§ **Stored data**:
[start]
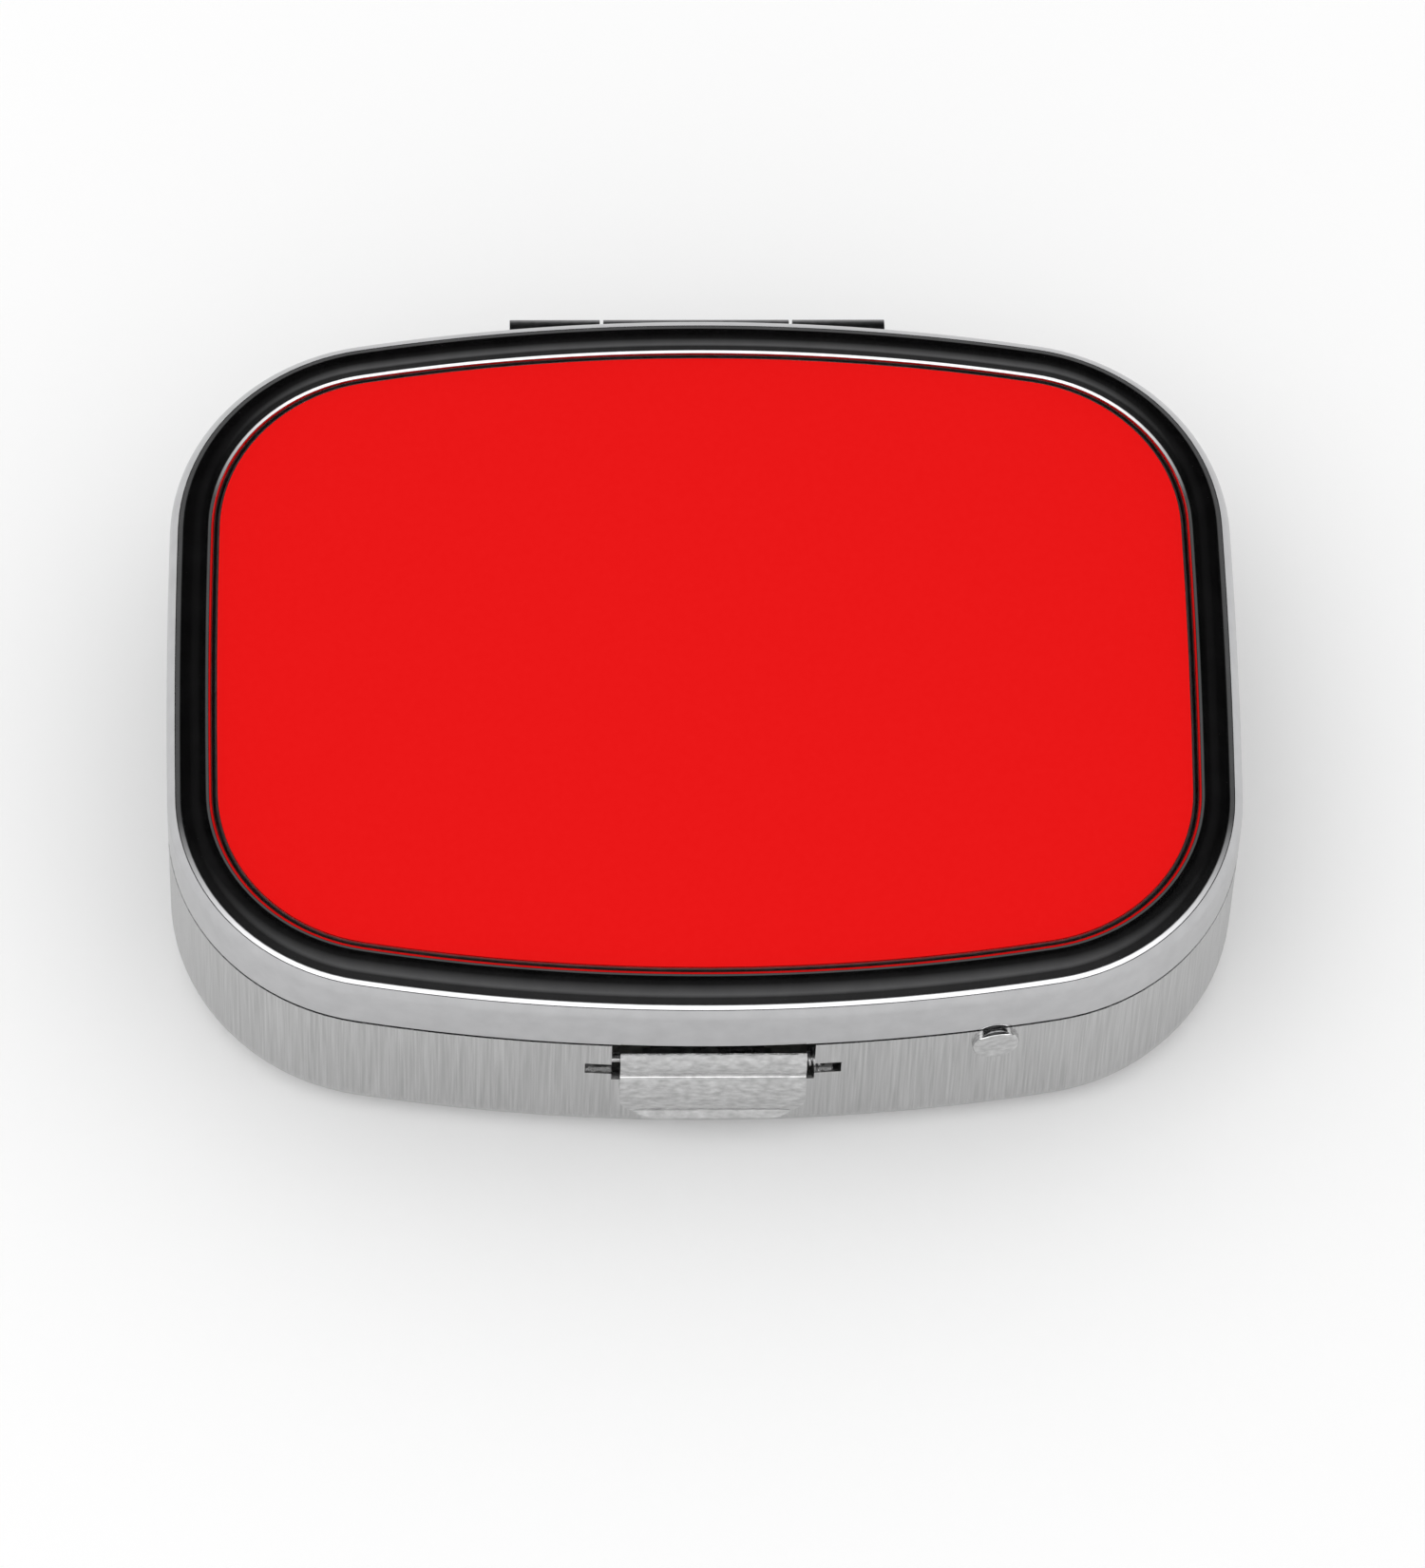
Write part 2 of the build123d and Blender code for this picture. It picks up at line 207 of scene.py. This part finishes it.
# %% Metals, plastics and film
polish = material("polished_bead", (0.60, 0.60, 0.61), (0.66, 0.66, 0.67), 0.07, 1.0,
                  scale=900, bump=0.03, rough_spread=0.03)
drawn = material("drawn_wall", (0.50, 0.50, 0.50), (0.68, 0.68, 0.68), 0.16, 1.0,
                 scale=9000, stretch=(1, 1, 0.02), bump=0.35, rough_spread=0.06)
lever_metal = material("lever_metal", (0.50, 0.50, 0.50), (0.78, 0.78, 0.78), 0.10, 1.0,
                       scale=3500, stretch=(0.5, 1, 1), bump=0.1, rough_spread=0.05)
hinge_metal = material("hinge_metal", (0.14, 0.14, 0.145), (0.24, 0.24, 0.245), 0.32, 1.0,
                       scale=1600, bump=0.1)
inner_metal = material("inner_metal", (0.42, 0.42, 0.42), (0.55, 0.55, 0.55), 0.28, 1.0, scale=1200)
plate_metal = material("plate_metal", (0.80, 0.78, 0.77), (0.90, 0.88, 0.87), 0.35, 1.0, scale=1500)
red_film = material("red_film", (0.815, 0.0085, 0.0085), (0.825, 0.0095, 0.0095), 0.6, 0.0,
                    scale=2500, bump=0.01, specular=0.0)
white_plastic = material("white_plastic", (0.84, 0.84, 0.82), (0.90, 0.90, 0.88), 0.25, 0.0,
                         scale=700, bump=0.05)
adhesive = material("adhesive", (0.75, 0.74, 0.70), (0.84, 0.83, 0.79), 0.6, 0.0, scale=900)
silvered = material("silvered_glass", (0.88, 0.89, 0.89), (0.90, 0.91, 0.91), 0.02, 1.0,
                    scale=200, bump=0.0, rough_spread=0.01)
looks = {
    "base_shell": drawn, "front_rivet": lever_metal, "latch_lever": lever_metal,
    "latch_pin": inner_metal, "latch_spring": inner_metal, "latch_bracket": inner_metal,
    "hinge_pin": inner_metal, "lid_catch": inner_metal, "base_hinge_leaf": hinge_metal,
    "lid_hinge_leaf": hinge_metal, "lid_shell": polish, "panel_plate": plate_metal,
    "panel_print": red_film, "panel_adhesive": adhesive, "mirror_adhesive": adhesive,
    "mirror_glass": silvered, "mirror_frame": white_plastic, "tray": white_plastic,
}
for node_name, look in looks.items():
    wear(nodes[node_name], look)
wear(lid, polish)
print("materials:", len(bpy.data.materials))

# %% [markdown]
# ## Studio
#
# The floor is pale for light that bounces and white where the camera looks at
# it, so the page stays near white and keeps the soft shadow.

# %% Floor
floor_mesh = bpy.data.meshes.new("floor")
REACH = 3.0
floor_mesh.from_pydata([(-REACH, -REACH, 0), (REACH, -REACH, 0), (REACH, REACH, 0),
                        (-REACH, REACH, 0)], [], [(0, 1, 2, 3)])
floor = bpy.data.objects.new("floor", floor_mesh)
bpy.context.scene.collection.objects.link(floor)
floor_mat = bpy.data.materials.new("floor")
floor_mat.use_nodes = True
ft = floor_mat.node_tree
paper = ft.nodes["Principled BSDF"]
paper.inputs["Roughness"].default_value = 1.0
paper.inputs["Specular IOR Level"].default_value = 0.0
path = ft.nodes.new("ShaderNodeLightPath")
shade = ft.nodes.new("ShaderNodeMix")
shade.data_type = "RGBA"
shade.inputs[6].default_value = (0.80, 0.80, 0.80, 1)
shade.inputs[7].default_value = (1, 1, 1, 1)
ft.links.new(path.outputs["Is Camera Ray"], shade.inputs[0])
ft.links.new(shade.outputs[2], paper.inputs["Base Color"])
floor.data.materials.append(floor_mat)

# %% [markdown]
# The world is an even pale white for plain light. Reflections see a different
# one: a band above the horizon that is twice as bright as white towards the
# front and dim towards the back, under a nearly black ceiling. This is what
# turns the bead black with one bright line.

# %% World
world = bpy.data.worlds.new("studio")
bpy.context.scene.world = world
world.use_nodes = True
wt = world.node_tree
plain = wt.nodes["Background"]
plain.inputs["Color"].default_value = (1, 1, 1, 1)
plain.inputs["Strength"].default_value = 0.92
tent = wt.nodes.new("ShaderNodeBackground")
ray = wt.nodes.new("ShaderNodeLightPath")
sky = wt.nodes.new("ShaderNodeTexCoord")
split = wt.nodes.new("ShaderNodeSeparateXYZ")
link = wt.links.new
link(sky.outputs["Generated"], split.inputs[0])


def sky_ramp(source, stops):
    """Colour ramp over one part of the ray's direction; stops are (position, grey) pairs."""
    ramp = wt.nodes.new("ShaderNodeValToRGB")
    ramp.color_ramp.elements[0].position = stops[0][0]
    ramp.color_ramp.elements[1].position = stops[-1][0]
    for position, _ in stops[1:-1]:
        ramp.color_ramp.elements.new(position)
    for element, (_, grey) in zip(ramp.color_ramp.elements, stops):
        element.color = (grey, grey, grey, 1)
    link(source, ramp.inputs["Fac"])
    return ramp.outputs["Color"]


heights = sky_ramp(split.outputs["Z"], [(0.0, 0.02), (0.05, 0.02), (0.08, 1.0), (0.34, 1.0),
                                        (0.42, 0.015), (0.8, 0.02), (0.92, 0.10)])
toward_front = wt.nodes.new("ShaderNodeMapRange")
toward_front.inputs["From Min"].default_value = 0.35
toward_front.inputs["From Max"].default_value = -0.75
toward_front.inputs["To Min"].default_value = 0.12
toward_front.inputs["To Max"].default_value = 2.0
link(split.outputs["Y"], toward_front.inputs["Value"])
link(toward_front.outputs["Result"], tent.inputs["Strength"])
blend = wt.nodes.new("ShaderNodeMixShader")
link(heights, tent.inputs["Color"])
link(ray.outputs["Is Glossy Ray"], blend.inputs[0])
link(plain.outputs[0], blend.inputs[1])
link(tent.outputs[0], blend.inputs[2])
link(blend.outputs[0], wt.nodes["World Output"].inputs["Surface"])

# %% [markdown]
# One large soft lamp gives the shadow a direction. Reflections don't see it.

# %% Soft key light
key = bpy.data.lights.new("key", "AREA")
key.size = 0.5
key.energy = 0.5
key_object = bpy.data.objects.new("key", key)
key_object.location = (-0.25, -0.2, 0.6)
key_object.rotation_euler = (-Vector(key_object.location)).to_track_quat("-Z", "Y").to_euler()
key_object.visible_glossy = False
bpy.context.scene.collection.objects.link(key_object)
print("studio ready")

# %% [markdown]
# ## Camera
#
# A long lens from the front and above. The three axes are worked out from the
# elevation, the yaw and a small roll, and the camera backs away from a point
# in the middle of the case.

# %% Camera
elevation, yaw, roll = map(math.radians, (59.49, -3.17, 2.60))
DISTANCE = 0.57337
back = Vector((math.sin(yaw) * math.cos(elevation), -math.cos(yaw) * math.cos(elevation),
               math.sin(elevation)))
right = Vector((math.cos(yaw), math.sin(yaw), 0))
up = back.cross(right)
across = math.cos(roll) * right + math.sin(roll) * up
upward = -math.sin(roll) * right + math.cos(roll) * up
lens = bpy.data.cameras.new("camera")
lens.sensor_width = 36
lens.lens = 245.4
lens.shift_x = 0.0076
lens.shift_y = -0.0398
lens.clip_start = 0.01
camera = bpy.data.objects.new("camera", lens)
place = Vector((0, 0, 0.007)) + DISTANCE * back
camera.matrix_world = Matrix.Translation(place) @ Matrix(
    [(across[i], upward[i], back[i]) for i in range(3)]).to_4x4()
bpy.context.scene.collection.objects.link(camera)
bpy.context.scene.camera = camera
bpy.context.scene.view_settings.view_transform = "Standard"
[end]
[start]
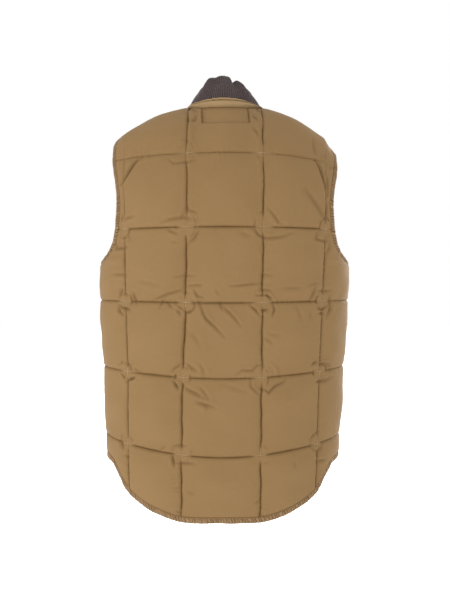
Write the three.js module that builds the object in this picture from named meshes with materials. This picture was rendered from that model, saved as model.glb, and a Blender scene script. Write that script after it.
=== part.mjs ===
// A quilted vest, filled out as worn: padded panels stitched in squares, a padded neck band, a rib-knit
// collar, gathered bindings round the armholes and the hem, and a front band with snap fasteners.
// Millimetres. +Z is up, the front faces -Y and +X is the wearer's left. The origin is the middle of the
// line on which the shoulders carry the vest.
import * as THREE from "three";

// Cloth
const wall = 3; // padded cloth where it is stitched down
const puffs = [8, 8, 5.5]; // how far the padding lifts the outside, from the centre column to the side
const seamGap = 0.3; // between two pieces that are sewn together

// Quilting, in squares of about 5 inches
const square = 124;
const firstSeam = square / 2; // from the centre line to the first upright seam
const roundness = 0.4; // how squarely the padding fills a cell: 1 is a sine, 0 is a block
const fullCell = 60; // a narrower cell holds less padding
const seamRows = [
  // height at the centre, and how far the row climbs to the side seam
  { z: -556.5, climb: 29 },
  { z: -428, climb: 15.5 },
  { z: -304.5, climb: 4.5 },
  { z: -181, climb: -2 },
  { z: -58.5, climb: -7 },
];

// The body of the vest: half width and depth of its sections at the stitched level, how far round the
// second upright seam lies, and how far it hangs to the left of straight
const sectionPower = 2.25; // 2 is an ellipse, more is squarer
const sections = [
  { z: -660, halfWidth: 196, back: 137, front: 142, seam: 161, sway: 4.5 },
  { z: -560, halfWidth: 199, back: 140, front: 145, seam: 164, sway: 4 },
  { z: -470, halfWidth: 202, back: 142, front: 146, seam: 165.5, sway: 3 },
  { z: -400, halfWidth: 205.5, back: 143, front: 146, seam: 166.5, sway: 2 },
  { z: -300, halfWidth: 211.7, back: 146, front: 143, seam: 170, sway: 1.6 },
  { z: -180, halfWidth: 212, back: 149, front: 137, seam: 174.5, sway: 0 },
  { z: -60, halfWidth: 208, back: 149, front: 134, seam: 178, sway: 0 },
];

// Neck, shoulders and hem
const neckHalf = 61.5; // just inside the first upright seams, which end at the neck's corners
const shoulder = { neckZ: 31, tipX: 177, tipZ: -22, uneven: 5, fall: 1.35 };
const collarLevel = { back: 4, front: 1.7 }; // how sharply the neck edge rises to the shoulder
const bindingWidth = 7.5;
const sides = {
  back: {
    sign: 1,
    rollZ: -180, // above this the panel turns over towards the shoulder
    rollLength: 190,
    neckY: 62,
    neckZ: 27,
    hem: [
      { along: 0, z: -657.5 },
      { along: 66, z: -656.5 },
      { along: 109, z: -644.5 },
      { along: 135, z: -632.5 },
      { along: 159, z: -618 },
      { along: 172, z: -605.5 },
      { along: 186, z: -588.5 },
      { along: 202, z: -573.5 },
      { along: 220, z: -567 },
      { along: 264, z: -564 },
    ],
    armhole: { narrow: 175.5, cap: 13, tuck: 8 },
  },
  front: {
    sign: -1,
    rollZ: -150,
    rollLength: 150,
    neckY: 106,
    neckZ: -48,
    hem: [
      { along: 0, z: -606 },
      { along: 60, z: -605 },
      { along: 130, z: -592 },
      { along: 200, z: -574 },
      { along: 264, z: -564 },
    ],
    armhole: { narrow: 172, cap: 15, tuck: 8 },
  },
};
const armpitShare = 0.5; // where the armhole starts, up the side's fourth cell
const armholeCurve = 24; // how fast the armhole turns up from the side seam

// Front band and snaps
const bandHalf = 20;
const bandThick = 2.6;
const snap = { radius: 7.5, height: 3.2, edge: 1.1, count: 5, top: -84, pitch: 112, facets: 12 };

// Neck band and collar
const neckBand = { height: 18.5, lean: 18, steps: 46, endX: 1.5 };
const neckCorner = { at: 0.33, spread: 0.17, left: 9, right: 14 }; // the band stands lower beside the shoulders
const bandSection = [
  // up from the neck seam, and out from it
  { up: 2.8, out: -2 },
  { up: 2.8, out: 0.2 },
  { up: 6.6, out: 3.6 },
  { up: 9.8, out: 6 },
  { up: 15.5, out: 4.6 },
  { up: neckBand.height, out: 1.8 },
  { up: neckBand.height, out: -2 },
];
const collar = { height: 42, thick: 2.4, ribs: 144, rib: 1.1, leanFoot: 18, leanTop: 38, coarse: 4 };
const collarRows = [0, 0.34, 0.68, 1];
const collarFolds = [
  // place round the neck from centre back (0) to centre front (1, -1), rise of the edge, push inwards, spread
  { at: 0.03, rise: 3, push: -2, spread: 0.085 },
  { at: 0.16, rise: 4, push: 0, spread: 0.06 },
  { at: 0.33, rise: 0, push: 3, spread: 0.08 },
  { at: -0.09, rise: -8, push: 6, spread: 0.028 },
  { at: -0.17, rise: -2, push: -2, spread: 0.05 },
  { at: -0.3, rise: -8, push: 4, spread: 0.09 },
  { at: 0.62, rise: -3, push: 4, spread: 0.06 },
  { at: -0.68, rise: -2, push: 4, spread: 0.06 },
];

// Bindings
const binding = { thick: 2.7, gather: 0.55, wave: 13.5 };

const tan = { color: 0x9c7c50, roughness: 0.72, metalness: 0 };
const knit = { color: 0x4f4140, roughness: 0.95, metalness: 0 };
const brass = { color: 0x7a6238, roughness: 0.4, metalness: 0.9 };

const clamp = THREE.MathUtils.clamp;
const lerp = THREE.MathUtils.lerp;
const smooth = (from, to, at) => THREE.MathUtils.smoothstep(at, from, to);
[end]
§ **INSTRUCTION**:
Of the entries listed above, reproduce only the lines starting at the line containing "Write the three.js" and ending at the line containing "import * as". Include both, exactly as they stand.

§ **ANSWER IN FULL**:
Write the three.js module that builds the object in this picture from named meshes with materials. This picture was rendered from that model, saved as model.glb, and a Blender scene script. Write that script after it.
=== part.mjs ===
// A quilted vest, filled out as worn: padded panels stitched in squares, a padded neck band, a rib-knit
// collar, gathered bindings round the armholes and the hem, and a front band with snap fasteners.
// Millimetres. +Z is up, the front faces -Y and +X is the wearer's left. The origin is the middle of the
// line on which the shoulders carry the vest.
import * as THREE from "three";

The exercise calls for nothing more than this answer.